WORK TO COMPLETE -> The data must be written out once more, precisely as given.

MATERIAL ->
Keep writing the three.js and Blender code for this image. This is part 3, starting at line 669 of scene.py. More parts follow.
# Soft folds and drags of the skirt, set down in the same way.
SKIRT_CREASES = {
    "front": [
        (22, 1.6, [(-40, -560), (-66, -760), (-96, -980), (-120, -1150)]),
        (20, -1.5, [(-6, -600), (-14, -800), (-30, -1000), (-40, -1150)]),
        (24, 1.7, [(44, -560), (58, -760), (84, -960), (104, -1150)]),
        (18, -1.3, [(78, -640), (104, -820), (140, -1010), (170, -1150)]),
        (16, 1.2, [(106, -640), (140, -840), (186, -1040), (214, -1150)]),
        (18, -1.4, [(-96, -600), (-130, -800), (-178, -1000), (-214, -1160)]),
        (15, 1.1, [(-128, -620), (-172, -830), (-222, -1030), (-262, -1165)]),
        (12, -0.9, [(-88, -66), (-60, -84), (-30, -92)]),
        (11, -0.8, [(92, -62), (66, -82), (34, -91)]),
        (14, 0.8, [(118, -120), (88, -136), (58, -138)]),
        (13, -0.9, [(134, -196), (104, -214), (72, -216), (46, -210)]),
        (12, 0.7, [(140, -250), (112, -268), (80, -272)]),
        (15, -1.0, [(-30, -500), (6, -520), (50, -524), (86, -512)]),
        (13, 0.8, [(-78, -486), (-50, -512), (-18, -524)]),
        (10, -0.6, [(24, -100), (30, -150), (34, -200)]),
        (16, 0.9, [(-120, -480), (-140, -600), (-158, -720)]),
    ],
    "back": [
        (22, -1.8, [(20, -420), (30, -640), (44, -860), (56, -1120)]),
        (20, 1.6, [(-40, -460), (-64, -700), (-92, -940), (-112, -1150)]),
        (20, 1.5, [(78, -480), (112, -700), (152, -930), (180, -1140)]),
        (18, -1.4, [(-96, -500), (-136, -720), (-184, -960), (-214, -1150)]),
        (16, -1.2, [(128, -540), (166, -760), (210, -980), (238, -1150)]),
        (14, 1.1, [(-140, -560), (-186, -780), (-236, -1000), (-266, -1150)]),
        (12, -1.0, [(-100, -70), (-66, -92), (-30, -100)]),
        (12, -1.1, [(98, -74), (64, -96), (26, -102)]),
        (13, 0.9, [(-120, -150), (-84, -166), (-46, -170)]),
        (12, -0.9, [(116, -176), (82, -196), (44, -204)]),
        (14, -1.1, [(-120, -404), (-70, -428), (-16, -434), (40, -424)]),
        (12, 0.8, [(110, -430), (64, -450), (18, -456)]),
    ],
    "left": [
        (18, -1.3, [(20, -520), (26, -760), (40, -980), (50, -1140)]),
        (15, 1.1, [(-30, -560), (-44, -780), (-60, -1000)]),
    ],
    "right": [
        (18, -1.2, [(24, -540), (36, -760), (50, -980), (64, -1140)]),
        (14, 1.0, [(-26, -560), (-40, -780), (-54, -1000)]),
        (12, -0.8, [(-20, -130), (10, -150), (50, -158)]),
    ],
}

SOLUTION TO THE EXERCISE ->
Keep writing the three.js and Blender code for this image. This is part 3, starting at line 669 of scene.py. More parts follow.
# Soft folds and drags of the skirt, set down in the same way.
SKIRT_CREASES = {
    "front": [
        (22, 1.6, [(-40, -560), (-66, -760), (-96, -980), (-120, -1150)]),
        (20, -1.5, [(-6, -600), (-14, -800), (-30, -1000), (-40, -1150)]),
        (24, 1.7, [(44, -560), (58, -760), (84, -960), (104, -1150)]),
        (18, -1.3, [(78, -640), (104, -820), (140, -1010), (170, -1150)]),
        (16, 1.2, [(106, -640), (140, -840), (186, -1040), (214, -1150)]),
        (18, -1.4, [(-96, -600), (-130, -800), (-178, -1000), (-214, -1160)]),
        (15, 1.1, [(-128, -620), (-172, -830), (-222, -1030), (-262, -1165)]),
        (12, -0.9, [(-88, -66), (-60, -84), (-30, -92)]),
        (11, -0.8, [(92, -62), (66, -82), (34, -91)]),
        (14, 0.8, [(118, -120), (88, -136), (58, -138)]),
        (13, -0.9, [(134, -196), (104, -214), (72, -216), (46, -210)]),
        (12, 0.7, [(140, -250), (112, -268), (80, -272)]),
        (15, -1.0, [(-30, -500), (6, -520), (50, -524), (86, -512)]),
        (13, 0.8, [(-78, -486), (-50, -512), (-18, -524)]),
        (10, -0.6, [(24, -100), (30, -150), (34, -200)]),
        (16, 0.9, [(-120, -480), (-140, -600), (-158, -720)]),
    ],
    "back": [
        (22, -1.8, [(20, -420), (30, -640), (44, -860), (56, -1120)]),
        (20, 1.6, [(-40, -460), (-64, -700), (-92, -940), (-112, -1150)]),
        (20, 1.5, [(78, -480), (112, -700), (152, -930), (180, -1140)]),
        (18, -1.4, [(-96, -500), (-136, -720), (-184, -960), (-214, -1150)]),
        (16, -1.2, [(128, -540), (166, -760), (210, -980), (238, -1150)]),
        (14, 1.1, [(-140, -560), (-186, -780), (-236, -1000), (-266, -1150)]),
        (12, -1.0, [(-100, -70), (-66, -92), (-30, -100)]),
        (12, -1.1, [(98, -74), (64, -96), (26, -102)]),
        (13, 0.9, [(-120, -150), (-84, -166), (-46, -170)]),
        (12, -0.9, [(116, -176), (82, -196), (44, -204)]),
        (14, -1.1, [(-120, -404), (-70, -428), (-16, -434), (40, -424)]),
        (12, 0.8, [(110, -430), (64, -450), (18, -456)]),
    ],
    "left": [
        (18, -1.3, [(20, -520), (26, -760), (40, -980), (50, -1140)]),
        (15, 1.1, [(-30, -560), (-44, -780), (-60, -1000)]),
    ],
    "right": [
        (18, -1.2, [(24, -540), (36, -760), (50, -980), (64, -1140)]),
        (14, 1.0, [(-26, -560), (-40, -780), (-54, -1000)]),
        (12, -0.8, [(-20, -130), (10, -150), (50, -158)]),
    ],
}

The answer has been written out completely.